Commercial banks generate income by providing loans and earning interest. They borrow money from depositors at one interest rate and lend it to borrowers at a higher rate, with the difference being the main source of profit. They also earn by raising capital, investing in securities, and assisting with mergers and acquisitions.

Types of Commercial Banks

  1. Public Sector Banks: Public sector banks are majority-owned by the government. Their primary role is to support the national economy by collecting funds from investors and lending them to businesses. They often have a large customer base in rural areas and support small businesses and startups with low-interest loans.

  2. Private Sector Banks: Private sector banks are primarily owned by private entities. Their main objective is profit, achieved by mobilizing public funds and providing loans to large corporations. They are competitive and use innovative technology to offer a wide range of high-quality services and an enhanced customer experience, mainly serving tier-1 and tier-2 cities.

  3. Foreign Banks: Foreign banks offer import/export facilities, corporate loans, and global cash management services. They focus on profit by introducing new products, segments, and technologies to meet the needs of growing businesses. These banks must comply with regulations of both home and host countries.

Why Are Commercial Banks Important?

  1. Creating Liquidity: Commercial banks maintain adequate capital to meet their obligations to depositors and borrowers. They hold large cash reserves and assets to fund operations and fulfill financial responsibilities, such as granting loans to businesses.

  2. Contributing to Economic Development: By providing loans for daily operations and growth activities, commercial banks help increase the production of goods and services, leading to higher consumer spending and economic growth.

  3. Facilitating Foreign Exchange: They enable cross-border trade, investments, and transactions, boosting global trade and economic development.

  4. Providing Employment Opportunities: Businesses use commercial loans to start operations and expand geographically, creating job opportunities across various regions.

  5. Creating Credit: Central banks rely on commercial banks' reserves for money supply. Commercial banks create credit through loans, purchasing securities, and maintaining a portion of the cash as a reserve with the central bank.

How Commercial Banking Works

Commercial banks make money by providing loans and other services, including:

  1. Commercial Loans: These loans meet businesses' short- and long-term capital needs. Unlike raising funds through issuing shares, businesses prefer bank loans for debt financing without diluting ownership. Repayment terms can range from a few months to several years, with fixed or floating interest rates.
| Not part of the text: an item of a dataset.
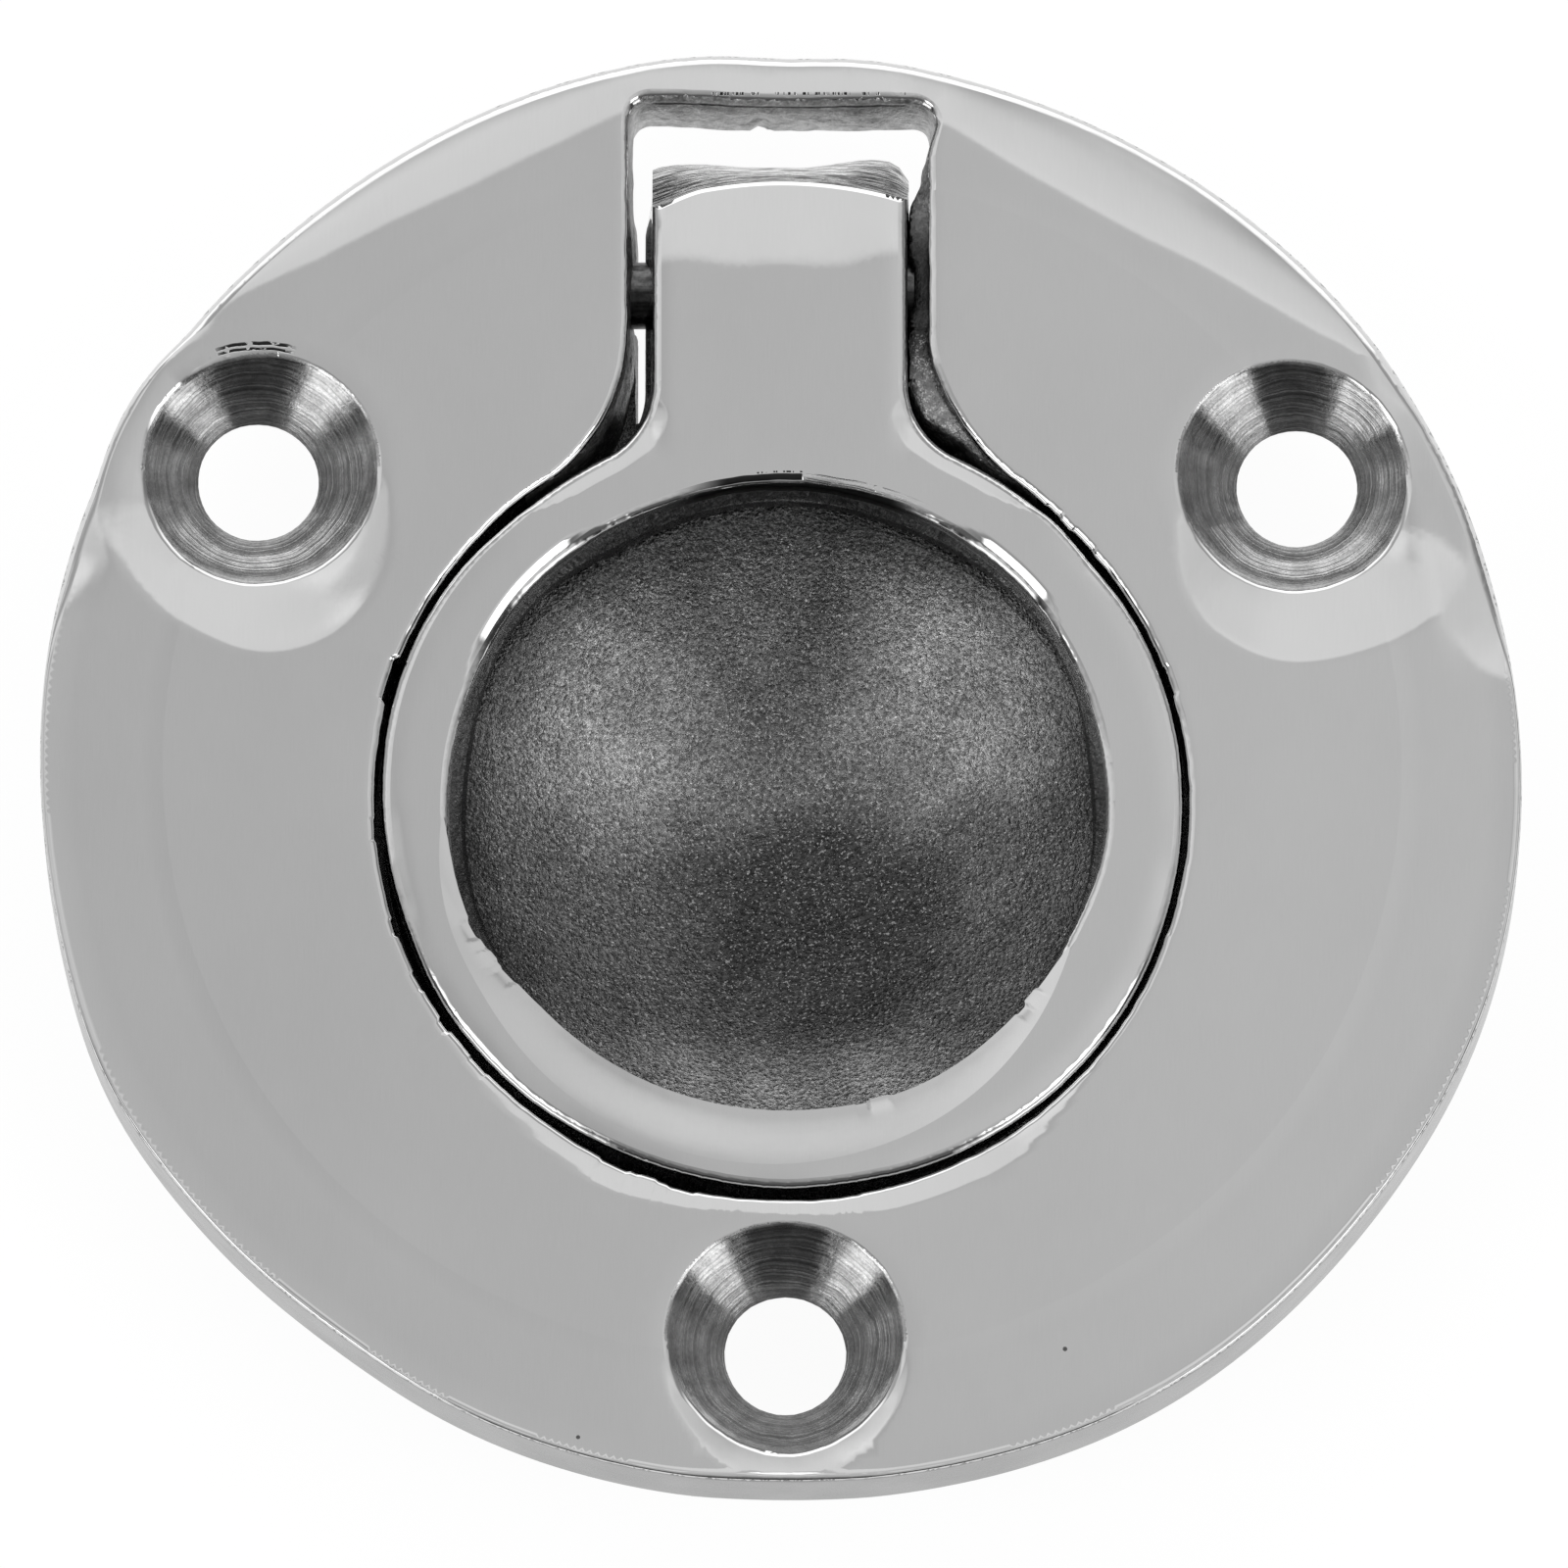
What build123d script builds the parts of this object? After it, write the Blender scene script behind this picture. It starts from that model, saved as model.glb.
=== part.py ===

If a company defaults, the bank can liquidate its assets to recover the loan.

  2. Loan Syndication: Loan syndication involves multiple lenders providing loans to a single borrower, often for large or high-risk amounts. The arranging bank negotiates terms, ensures compliance, and distributes the loan among lenders.

  3. Foreign Exchange: Commercial banks participate in the forex market, facilitating large capital transactions, risk management through hedging, and enhancing investment returns. They manage international cash transactions, provide loans, and assist in strategic global partnerships.

  4. Investment Banking: Businesses and government institutions can raise capital through investment banking services, such as:

    • Underwriting: Raising capital by issuing equity and debt securities.
    • Mergers and Acquisitions: Advising on buying/selling businesses, overseeing transactions, and negotiating deals.
    • Debt Offering: Providing substantial capital for business operations with an agreement to repay with interest.
    • Asset Management: Increasing market share and cash inflow by managing and trading investments.
  5. Treasury Management: Commercial banks offer services like managing cash flow, investments, and financial assets. They help optimize cash flow and reduce financial risks, streamlining payment processes, liquidity optimization, risk management, real-time financial data sharing, and collection management.

Understanding these services can enhance your knowledge of commercial banking and its impact on business operations and economic development.